Ricard had heard and read about Saint Francis of Assisi, Socrates, and Meister Eckhart, but he wondered how they would look. He found that spiritual sense in the present day among the Tibetan masters. “If you say,” Ricard observed, “‘Oh, he's a great spiritual teacher, but wow besides that, he's so grumpy,’ it doesn't work. It can't… There are so many, you know, unfortunately of those who look very impressive, but then if you scratch beneath the surface or if you wait long enough, you will see that there are sides of them that do not fit with what they are supposed be. So the messenger has to be the message and it has to be integrally the message.”

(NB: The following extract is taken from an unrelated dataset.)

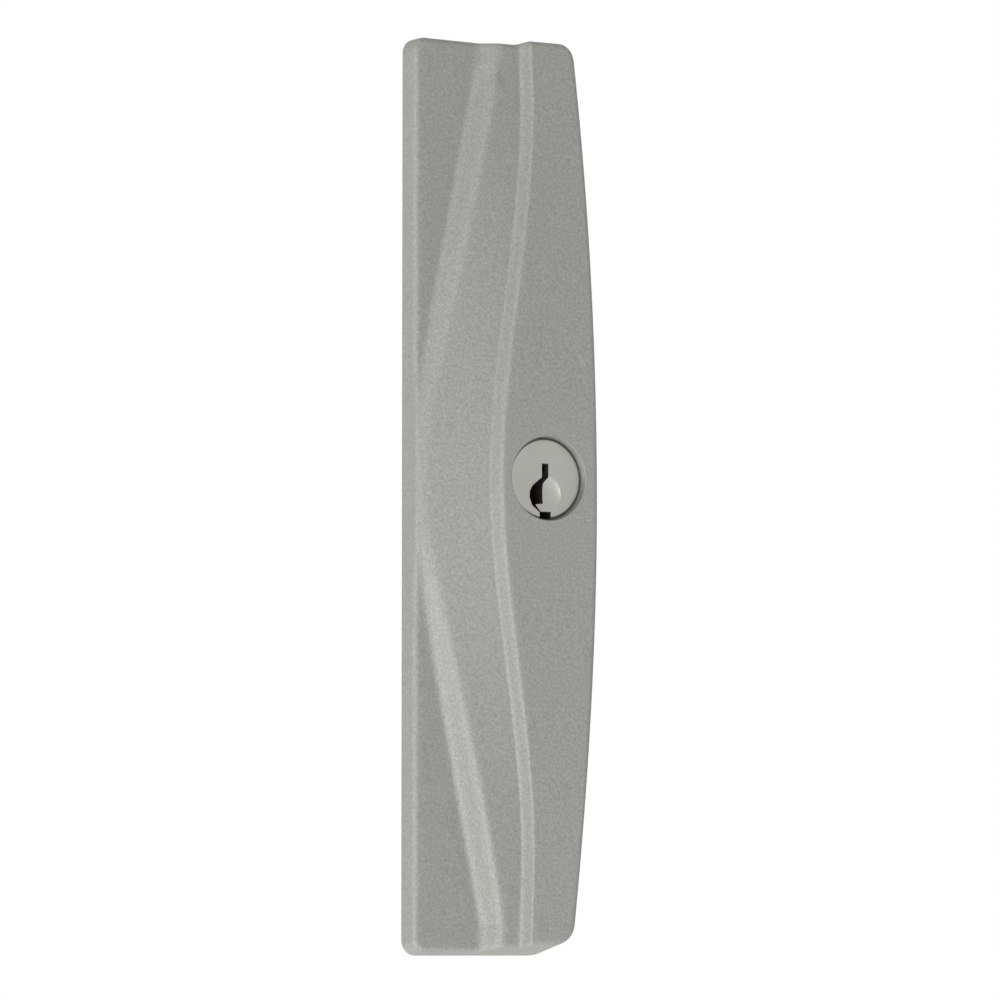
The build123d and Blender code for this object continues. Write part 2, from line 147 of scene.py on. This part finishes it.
# %% Sockets and finishes
PLUG_AXIS_Z = 0.0025


class Socket:
    """The output of a shader node, which takes part in Python sums."""

    def __init__(self, finish, output):
        self.finish = finish
        self.output = output

    def sum_with(self, operation, *values):
        return self.finish.math(operation, *values)

    def __add__(self, other):
        return self.sum_with("ADD", self, other)

    def __radd__(self, other):
        return self.sum_with("ADD", other, self)

    def __sub__(self, other):
        return self.sum_with("SUBTRACT", self, other)

    def __rsub__(self, other):
        return self.sum_with("SUBTRACT", other, self)

    def __mul__(self, other):
        return self.sum_with("MULTIPLY", self, other)

    def __rmul__(self, other):
        return self.sum_with("MULTIPLY", other, self)

    def __pow__(self, other):
        return self.sum_with("POWER", self, other)

    def __rpow__(self, other):
        return self.sum_with("POWER", other, self)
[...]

One of Ricard’s teachers was Dilgo Khyentse Rinpoche, one of the teachers for the Dalai Lama. Ricard was with him day and night for many years, “All the time, when he was giving teaching, when he was traveling, when he was meeting kings, when he was meeting farmers, and over 15 years to see that absolute coherence and consistency in every aspect of that person's life. Like the Dalai Lama, you see him in public, in private, in any circumstance, he's just an extraordinary good human being. There's no hidden side of it. So that was most inspiring. We say, that's what I could become. Here is someone who did it, so therefore it is possible.”
Now back to the research concerning what we have just described. There are at least five or six major laboratories in the United States and in Europe who are doing very in-depth research, not only in long-term meditation, but also with short-term meditation practices (i.e., meditating 20 minutes a day for eight weeks). What surprised researchers was that long-term or even short-term mind training can change the brain – even when not meditating. They found old birds learn new songs, musicians who practiced 10,000 hours or more vastly increased that part of their brain, and London cab drivers, who must to learn 20,000 street names, had the memory part of their brain greatly increased.

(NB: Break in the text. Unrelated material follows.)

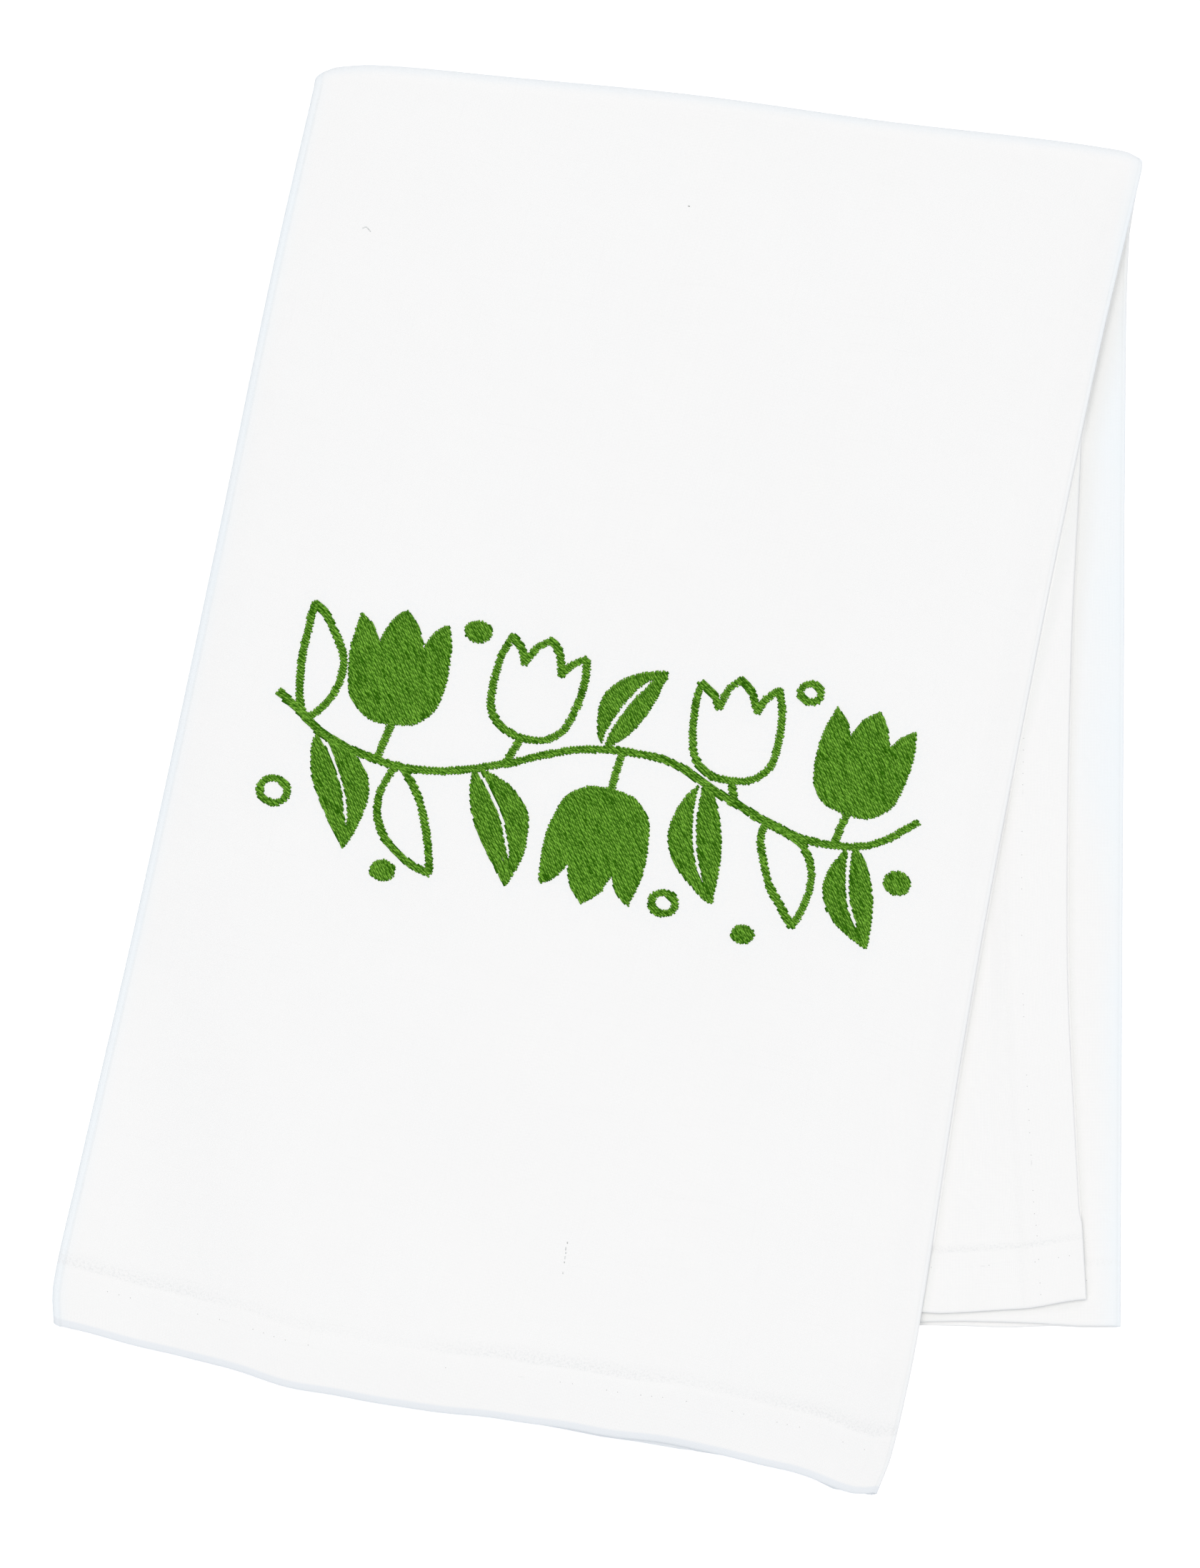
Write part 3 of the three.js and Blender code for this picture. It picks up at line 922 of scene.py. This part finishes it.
def laid_thread(name):
    """Each edge of the plan becomes a stitch: thread that comes up, lies over the cloth and dips again."""
    inputs = {
        "Plan": GEOMETRY,
        "Thread": 0.0005,
        "Flatness": 1.0,
        "Loft": 0.0002,
        "Depth": 0.0001,
        "Fullness": 0.6,
        "Pinch": 0.4,
        "Sides": 5,
        "Steps": 5,
        "Material": MATERIAL,
    }
    w, given = new_tree(name, "GeometryNodeTree", inputs)
    curve = w.step("GeometryNodeMeshToCurve", given["Plan"])
    curve = w.step("GeometryNodeResampleCurve", curve, {"Count": given["Steps"]})
    share = w.get("GeometryNodeSplineParameter", output="Factor")
    # the points between the needle holes are moved towards them, where the thread bends most
    length = w.get("GeometryNodeSplineLength", output="Length")
    shift = w.math("SINE", share * (2 * math.pi)) * -0.15 * length
    toward = w.scaled(w.get("GeometryNodeInputTangent"), shift)
    curve = w.step("GeometryNodeSetPosition", curve, {"Offset": toward})
    crest = (share * (1.0 - share) * 4.0) ** given["Fullness"]
    height = crest * (given["Loft"] + given["Depth"]) - given["Depth"]
    lift = w.get("GeometryNodeInputNamedAttribute", {"Name": "lift"}, data_type="FLOAT_VECTOR")
    curve = w.step("GeometryNodeSetPosition", curve, {"Offset": w.scaled(lift, height)})
    curve = w.step("GeometryNodeSetCurveRadius", curve, {"Radius": (crest - 1.0) * given["Pinch"] + 1.0})
    curve = w.step("GeometryNodeSetCurveNormal", curve, mode="Z_UP")
    curve = w.mark(curve, "thread_crest", crest)
    curve = w.mark(curve, "thread_length", w.get("GeometryNodeSplineParameter", output="Length"))
    ring = w.step("GeometryNodeCurvePrimitiveCircle", given["Sides"], {"Radius": given["Thread"] * 0.5})
    ring = w.mark(ring, "thread_girth", w.get("GeometryNodeSplineParameter", output="Factor"))
    squash = w.get("ShaderNodeCombineXYZ", {"X": 1.0, "Y": given["Flatness"], "Z": 1.0})
    ring = w.step("GeometryNodeTransform", ring, {"Scale": squash})
    thread = w.step("GeometryNodeCurveToMesh", curve, {"Profile Curve": ring, "Fill Caps": True})
    thread = w.step("GeometryNodeRealizeInstances", thread)
    thread = w.step("GeometryNodeSetShadeSmooth", thread)
    thread = w.step("GeometryNodeSetMaterial", thread, {"Material": given["Material"]})
    return w.finish({"Threads": thread}, GEOMETRY)


def sew(name, stitches, lifts, tones, material, **sizes):
    """A plain mesh of threads: stitches is (count, 2, 3) in millimetres, and lifts are their normals."""
    edges = np.arange(2 * len(stitches)).reshape(-1, 2).tolist()
    plan = bpy.data.meshes.new(name + " plan")
    plan.from_pydata((np.asarray(stitches).reshape(-1, 3) * MM).tolist(), edges, [])
    lift = plan.attributes.new("lift", "FLOAT_VECTOR", "POINT")
    lift.data.foreach_set("vector", np.repeat(np.asarray(lifts, dtype=float), 2, axis=0).ravel())
    tone = plan.attributes.new("thread_tone", "FLOAT", "POINT")
    tone.data.foreach_set("value", np.repeat(tones, 2))
    holder = bpy.data.objects.new(name + " plan", plan)
    bpy.context.scene.collection.objects.link(holder)
    modifier = holder.modifiers.new("threads", "NODES")
    modifier.node_group = shared(laid_thread)
    values = {"Material": material, **{key.capitalize(): value for key, value in sizes.items()}}
    for item in modifier.node_group.interface.items_tree:
        if item.in_out == "INPUT" and item.name in values:
            modifier[item.identifier] = values[item.name]
    graph = bpy.context.evaluated_depsgraph_get()
    mesh = bpy.data.meshes.new_from_object(
        holder.evaluated_get(graph), preserve_all_data_layers=True, depsgraph=graph
    )
    mesh.name = name
    bpy.data.objects.remove(holder)
    bpy.data.meshes.remove(plan)
    if not mesh.materials:
        mesh.materials.append(material)
    piece = bpy.data.objects.new(name, mesh)
    bpy.context.scene.collection.objects.link(piece)
    return piece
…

But what about compassion and focused attention? Can they be learned? Yes, because basically, they, too, are just another skill – but skills that can matter greatly in all of our lives. It is more than relaxation techniques or meditation -- it is actually training one’s mind!
Albert Einstein once wrote: "A human being is a part of the whole called by us Universe, a part limited in time and space. He experiences himself, his thoughts, and feelings, as something separated from the rest — a kind of optical delusion of his consciousness. The striving to free oneself from this delusion is the one issue of true religion. Not to nourish the delusion but to try to overcome it is the way to reach the attainable measure of peace of mind."
Humans are not separate entities. We are all connected and deeply interdependent. It is knowledge of this interdependency that is the root of altruism and compassion. If I think of being a separate entity, then I create a self-centered bubble around myself and try to build my own happiness. Building separate “bubbles” is not working. Not because it is immoral to be self-centered, but because self-centeredness is dysfunctional. It is at odds with the reality around us and doesn't work.
But what is happiness? The world tells us that if we buy this or that we will be happy. But the reality is that buying things does not lead to a general sense of flourishing. Happiness is not a kind of euphoria or endless succession of pleasant experiences – or shopping sprees! That’s a recipe for exhaustion rather than happiness.
Ricard tells us that pleasure depends very much on circumstances. Sensations change from pleasurable to neutral and to unpleasurable. Even the most pleasurable food you eat is, for the first time, very delicious. Even for two or three times it still is. But after ten times, you can get nauseous. Now you are cold and shivering, and the bonfire is a great delight, but after a few minutes it’s hot, you move back. A beautiful musical composition after being first heard is wonderful. but having to listen to it for 24 hours is a nightmare.
Isn’t it better to think of happiness as a way of being that gives us the resources to deal with the ups and downs of life, through all emotional states, including sadness?
So how do we become happy? We cannot, in the same moment of thought, wish to do something good to someone and to harm that person at the same time. They are mutually incompatible -- like hot and cold water. So the more we bring benevolence in our minds, at every moment, there becomes less and less space for hatred. It's very simple, but we often don't think constantly of benevolence. For example, we may exercise every morning for 20 minutes, but do we sit for 20 minutes during the day to cultivate compassion? If we do so, research tells us that our brain will change. What we are will change.
Mind-exercise, like physical exercise is a skill. It needs to be identified, practiced, and cultivated. What is good is it to learn to play chess without practicing it? In the same way, we all have thoughts of altruistic love, but do we cultivate its practice? We cannot learn to play the piano by practicing 20 seconds every two weeks. It takes regular, daily practice.
In a further example, Ricard noted a friend of his who is 63 years of age. He used to be a runner when he was young. But as he grew older, he gave it up. Afew years ago, he started to run again. But when he started he could not run more than five minutes without gasping for breath. Recently, he ran the Montreal Marathon at 63. He had to start practicing running again. He always had the potential to run, but it was useless until he practiced doing it. We all have the same potential for mind training, but if we don't DO it, it's not going to happen because we wish to!
Another apparent quality of very wise and spiritual people seems to be humor. For example, the Dalai Lama always seems to be laughing -- and he’s funny, too. Where does humor come into this wisdom? Why do so many Tibetan monks seem to be constantly smiling? (As a side note, I experienced not only the smiling humor of a Cambodian monk I spent some time with, but also the constant serenity of his presence.)
Ricard believes that humor is about non-self. The best butt of any joke is always your self! When your ego is not a target to protect from the arrows of praise, blame and criticism, you have nothing to lose or to gain. Humor gives us a sense of less vulnerability and this becomes a real strength. People think that a strong ego is a strength, but it’s not – it is a great vulnerability.
While today’s blog has primarily been about Tibetan monks, it is not outside the Christian tradition. The kind of mystic contemplatives I hear described in Krista Tippett’s interview of Matthieu Ricard is precisely the image I have of the person of Jesus Christ. Jesus knew about attracting others to himself in order to show the Father. I believe he was a smiling man of humor and the kind of person to whom we all would be naturally drawn. I am reminded that faith is better caught than taught. I hope today’s blog will get you thinking about practicing benevolence, love and compassion – it’s truly a mind-expander!